I also agree with the gap with 'HR speak' and what is actually going on. If they employed more people rather than paying for poncey wellbeing workshops we might be able to get out of the door at a reasonable and actually have a work life balance.

I think in your current environment it sounds like you need to suck it up and get on with it. Unless someone tells you, you are doing something wrong then just carry on as you are. My mantra for these situations is, "I'm doing the best I can".

Only other thing I can say is to change industry but to be honest I did this to go to a not-for-profit and it was just as bad if not worse!

fedupwithwork Wed 05-Feb-14 21:06:22

* I think that company support systems, attitudes, cultures, etc. have changed dramatically in the last ten years and not for the better.*

That's interesting, since my working career has only been over 6 and a half of them. So I haven't seen "before".

I think I'm despairing at this right now because I'd always imagined/hoped that I'd just picked a bad employer. I always thought "the next one will be better" - but they're not! they're all just the same, whether it's smaller employers, larger ones, ones that focus on a specific niche of the industry, or generalist ones, etc.

Do you think Investor in People and the newspaper rankings of good places to work holds much weight? Or should I just forget hoping and just try and accept this is the normal world of work for me?

EBearhug Wed 05-Feb-14 22:01:38

I think that company support systems, attitudes, cultures, etc. have changed dramatically in the last ten years and not for the better.

I think it depends a lot on who you work for. I'd say my company has really improved in recent years, and I'm very excited about some of the diversity stuff that's being discussed at the moment. I really want to work for my company, but my department is crap. (However, I've heard something today that some of that might be changing, as it's been noticed on high.)

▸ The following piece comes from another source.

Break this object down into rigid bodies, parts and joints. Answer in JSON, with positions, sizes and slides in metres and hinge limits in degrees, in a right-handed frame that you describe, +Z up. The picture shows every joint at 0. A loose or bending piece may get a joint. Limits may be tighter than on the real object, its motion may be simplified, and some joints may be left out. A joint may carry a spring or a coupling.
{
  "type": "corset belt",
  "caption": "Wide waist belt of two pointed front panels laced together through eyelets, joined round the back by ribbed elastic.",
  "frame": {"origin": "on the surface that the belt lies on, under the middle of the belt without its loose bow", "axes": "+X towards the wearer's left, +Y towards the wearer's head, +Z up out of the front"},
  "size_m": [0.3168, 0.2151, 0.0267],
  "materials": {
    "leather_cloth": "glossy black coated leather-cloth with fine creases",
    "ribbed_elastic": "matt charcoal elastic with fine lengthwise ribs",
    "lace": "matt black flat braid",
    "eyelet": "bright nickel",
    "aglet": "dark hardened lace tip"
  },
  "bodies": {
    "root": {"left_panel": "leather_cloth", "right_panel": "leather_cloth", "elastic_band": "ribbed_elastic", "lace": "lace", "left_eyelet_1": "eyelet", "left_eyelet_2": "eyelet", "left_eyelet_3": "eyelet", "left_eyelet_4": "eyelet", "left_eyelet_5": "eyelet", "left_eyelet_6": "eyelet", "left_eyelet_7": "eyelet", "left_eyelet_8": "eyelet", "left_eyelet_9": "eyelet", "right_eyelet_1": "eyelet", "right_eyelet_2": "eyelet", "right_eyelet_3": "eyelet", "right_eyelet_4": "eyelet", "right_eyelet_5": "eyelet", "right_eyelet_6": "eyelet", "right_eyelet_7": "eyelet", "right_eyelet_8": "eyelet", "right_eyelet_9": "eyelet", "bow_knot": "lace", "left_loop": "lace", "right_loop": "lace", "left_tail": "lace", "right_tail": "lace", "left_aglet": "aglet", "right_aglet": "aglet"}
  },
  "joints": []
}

justdrankacappuccino Wed 05-Feb-14 22:22:59

Well, that's just my experience. I worked, went to uni in my twenties and am now in my forties. I'm also a PA so pretty much know exactly what is going on with the brains behind the organisation.

I've spent many years despairing but now I just accept it for what it is. There is a lot of 'stuff' going on in my company (redundancies, restructuring, etc.). A lot of it hasn't been handled very well and there are a lot of people who spend most of their day bitching and moaning about it. Much as I agree with them I don't enter into conversations about it and, as such, I think I am seen as a pretty strong member of the team (probably a bit like you!). From an employer's point of view, being receptive and coping with change is a highly desirable skill and a bit of a necessity in this day and age. There are people around me buckling under the strain of the uncertainty though.

I think I'd look at the rankings rather than Investors in People (which has never meant a lot to me). DH deals with a company that rank very highly in the Times List of Best Companies to work for and he always say that they seem like a very happy bunch.